When I was a new mother of an infant son I went into a Ben Franklin store and opened a box of Crayolas and inhaled deeply. I thought of the day I would buy crayons for Landon.
I have always loved the smell of Crayolas, probably because I loved school. I liked learning, although I didn’t think of it like that back then.
I have two boxes of Crayolas in my office today. I don’t color with them, but I smell them on occasion, and they transport me to carefree coloring book days of long ago and the first day of school.
Years back I was assigned to write a coloring book for Barbour Books. When it was released, I gave a copy to a friend, and she gave me a box of Crayola crayons––96 crayons. It even had silver and gold colors, which I had coveted back in the day from young friends who had a box of 48. I had never had more than a box of 12 in my life. That was on the school list of required supplies, and my folks didn’t have the extra money to splurge on nonessentials.
When I started this MFA grad school, our son Marshall (probably Abby’s idea) gave me a box of 24 Crayola crayons. I took them with me to Maine and smelled them in my room. They smelled like a new beginning. I may take them back with me this summer when I go for the ten-day residency and my graduation.
Now Crayola has decided to give up the color dandelion. It’s one of my favorites. I thought that gold crayon was magnificent until I compared it to dandelion.
I think dandelion was called maize in my youthful boxes or maybe even yellow-orange.
The yellow crayon is what you’d traditionally think of as yellow on the primary color wheel, but dandelion is truly golden, not a sort of brownish color like the gold crayon. I know some of you will argue with me, and I put my gold wedding band beside the gold color, and the lab folks at Crayola did a good job of matching it.
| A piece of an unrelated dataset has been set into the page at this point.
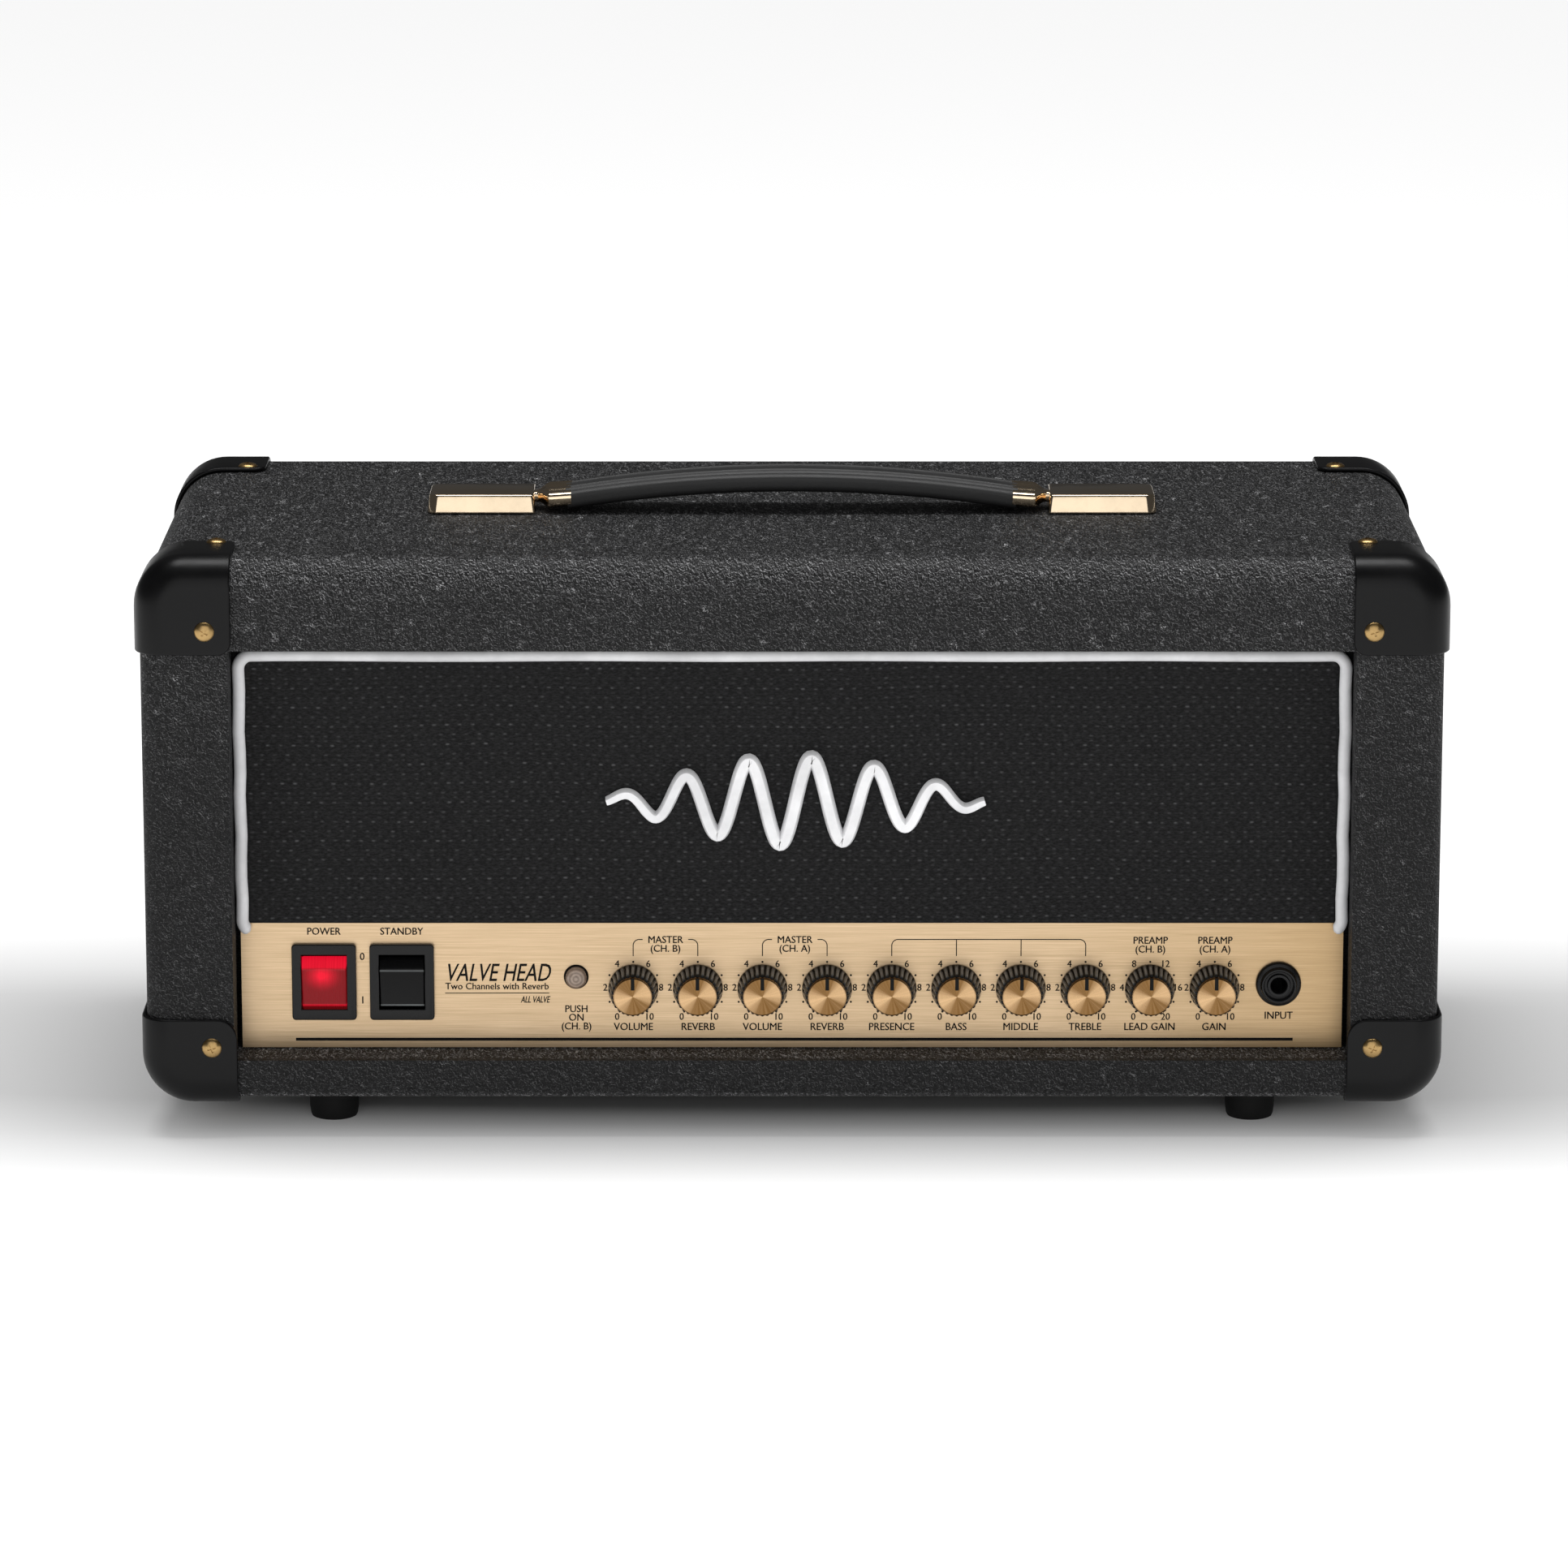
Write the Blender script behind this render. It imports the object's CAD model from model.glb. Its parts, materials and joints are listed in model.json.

Still, the color dandelion shines and shimmers and dances on paper. It’s the color of afternoon sunshine. It’s the color of goldfish. It’s the color of the harvest moon. It’s also the color of a bright dandelion. The folks at Crayola named it well.
Both my boxes have dandelion in them, and of course I intend to keep them, not because of their so-called collector’s value, but because I love the smell. Crayolas rank in my favorite smells right below 1. freshly cut grass and right above 3. a cuddly baby (as opposed to a crying-in-need-of-a-diaper-change baby) 4. baking bread and 5. popcorn in a movie theater.
Smells transport me to a special memory. What are your favorites?